TASK DATA:
## begin
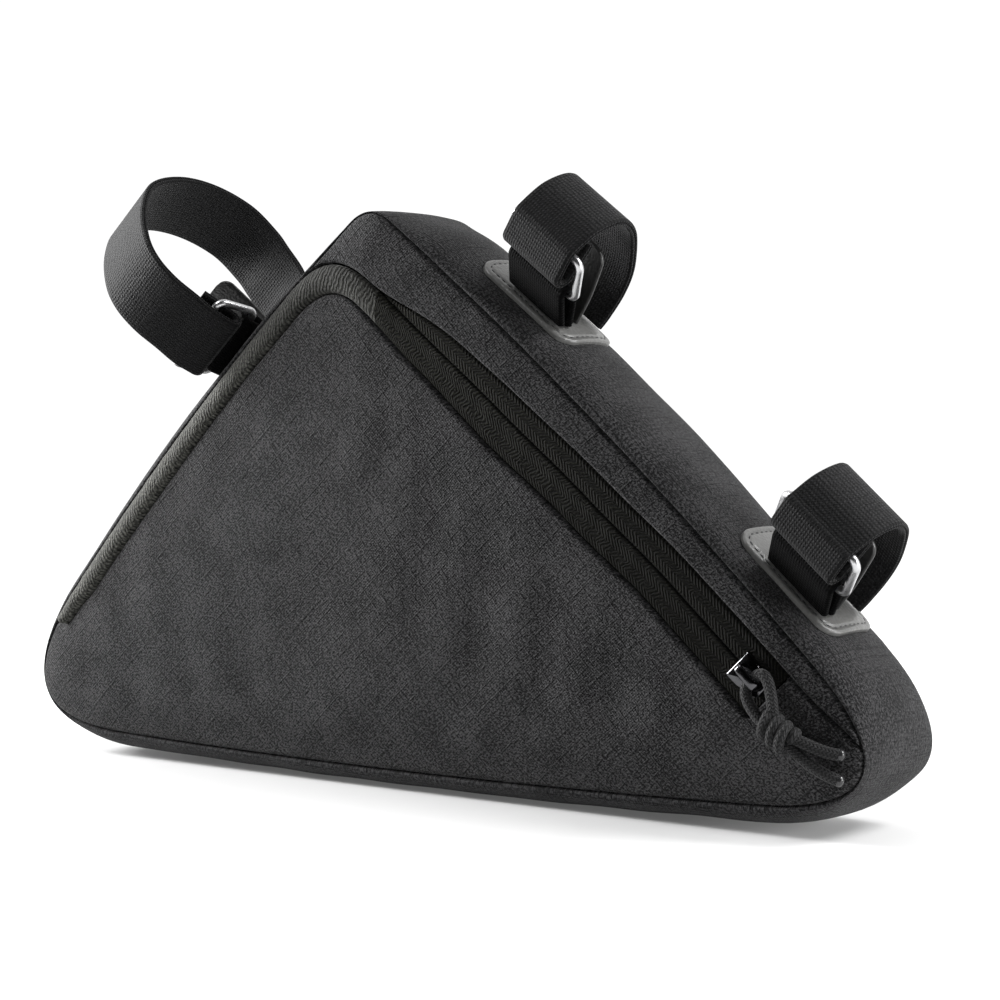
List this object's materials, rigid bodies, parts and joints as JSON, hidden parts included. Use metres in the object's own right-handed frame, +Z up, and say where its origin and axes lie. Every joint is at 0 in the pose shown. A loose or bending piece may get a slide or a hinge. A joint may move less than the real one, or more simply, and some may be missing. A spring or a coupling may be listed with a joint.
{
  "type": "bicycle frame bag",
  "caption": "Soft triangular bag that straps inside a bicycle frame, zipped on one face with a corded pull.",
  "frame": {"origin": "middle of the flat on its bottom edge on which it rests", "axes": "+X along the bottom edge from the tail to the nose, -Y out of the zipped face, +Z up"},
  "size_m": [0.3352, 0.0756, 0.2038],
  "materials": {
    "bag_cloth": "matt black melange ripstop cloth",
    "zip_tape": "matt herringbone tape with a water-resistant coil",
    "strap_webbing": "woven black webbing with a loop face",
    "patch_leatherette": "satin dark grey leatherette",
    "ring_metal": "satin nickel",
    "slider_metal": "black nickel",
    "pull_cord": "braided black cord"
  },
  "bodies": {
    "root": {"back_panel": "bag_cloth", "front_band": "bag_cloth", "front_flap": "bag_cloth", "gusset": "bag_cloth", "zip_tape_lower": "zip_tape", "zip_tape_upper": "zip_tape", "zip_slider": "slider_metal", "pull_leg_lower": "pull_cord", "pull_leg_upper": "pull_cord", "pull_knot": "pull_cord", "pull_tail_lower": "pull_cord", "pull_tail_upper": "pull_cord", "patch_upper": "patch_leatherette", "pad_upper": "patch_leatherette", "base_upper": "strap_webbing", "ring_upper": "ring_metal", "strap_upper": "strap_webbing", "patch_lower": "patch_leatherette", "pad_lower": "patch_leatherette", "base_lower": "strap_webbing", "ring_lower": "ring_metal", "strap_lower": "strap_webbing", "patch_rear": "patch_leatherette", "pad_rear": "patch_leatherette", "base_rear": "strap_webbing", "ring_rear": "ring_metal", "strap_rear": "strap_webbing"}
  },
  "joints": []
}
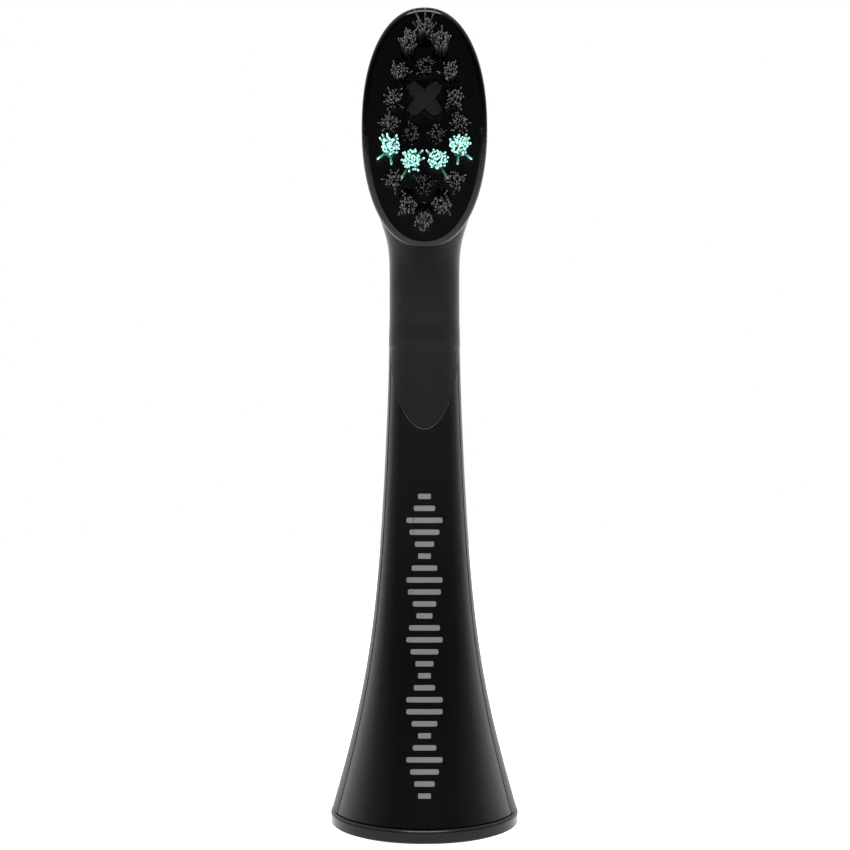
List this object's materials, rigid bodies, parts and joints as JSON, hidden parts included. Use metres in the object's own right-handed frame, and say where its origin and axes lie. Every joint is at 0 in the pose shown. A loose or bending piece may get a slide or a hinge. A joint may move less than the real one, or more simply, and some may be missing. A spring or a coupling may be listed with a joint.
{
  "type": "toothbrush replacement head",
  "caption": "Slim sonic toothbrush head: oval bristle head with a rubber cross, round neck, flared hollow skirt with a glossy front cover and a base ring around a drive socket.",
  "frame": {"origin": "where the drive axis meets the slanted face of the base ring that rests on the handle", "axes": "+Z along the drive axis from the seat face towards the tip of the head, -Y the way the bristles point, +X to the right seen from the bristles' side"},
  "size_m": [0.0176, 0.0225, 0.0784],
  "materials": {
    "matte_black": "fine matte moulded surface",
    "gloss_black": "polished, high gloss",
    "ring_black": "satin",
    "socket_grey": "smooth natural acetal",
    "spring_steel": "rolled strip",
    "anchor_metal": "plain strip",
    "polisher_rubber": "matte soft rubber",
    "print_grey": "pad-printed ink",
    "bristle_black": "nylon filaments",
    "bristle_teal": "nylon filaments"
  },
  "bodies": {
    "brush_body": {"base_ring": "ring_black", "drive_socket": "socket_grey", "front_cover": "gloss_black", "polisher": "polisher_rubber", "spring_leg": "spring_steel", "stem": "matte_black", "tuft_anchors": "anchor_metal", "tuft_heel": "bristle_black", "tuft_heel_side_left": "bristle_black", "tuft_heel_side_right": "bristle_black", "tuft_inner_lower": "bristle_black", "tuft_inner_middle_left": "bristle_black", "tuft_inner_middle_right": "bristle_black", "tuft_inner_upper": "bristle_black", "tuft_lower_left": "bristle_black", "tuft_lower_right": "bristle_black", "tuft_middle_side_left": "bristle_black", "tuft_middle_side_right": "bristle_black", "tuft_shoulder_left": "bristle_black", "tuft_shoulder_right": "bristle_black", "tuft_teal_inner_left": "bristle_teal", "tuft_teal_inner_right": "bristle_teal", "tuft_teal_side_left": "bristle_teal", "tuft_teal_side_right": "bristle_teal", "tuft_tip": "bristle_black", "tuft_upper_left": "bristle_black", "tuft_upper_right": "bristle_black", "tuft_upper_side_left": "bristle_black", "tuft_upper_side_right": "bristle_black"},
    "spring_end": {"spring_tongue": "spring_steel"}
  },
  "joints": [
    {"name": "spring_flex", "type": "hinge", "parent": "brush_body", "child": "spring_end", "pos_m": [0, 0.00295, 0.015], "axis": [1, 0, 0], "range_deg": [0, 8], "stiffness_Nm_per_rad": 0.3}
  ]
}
## end
GIVEN EXERCISE:
Return each line with "hidden".

EXERCISE OUTPUT:
List this object's materials, rigid bodies, parts and joints as JSON, hidden parts included. Use metres in the object's own right-handed frame, +Z up, and say where its origin and axes lie. Every joint is at 0 in the pose shown. A loose or bending piece may get a slide or a hinge. A joint may move less than the real one, or more simply, and some may be missing. A spring or a coupling may be listed with a joint.
List this object's materials, rigid bodies, parts and joints as JSON, hidden parts included. Use metres in the object's own right-handed frame, and say where its origin and axes lie. Every joint is at 0 in the pose shown. A loose or bending piece may get a slide or a hinge. A joint may move less than the real one, or more simply, and some may be missing. A spring or a coupling may be listed with a joint.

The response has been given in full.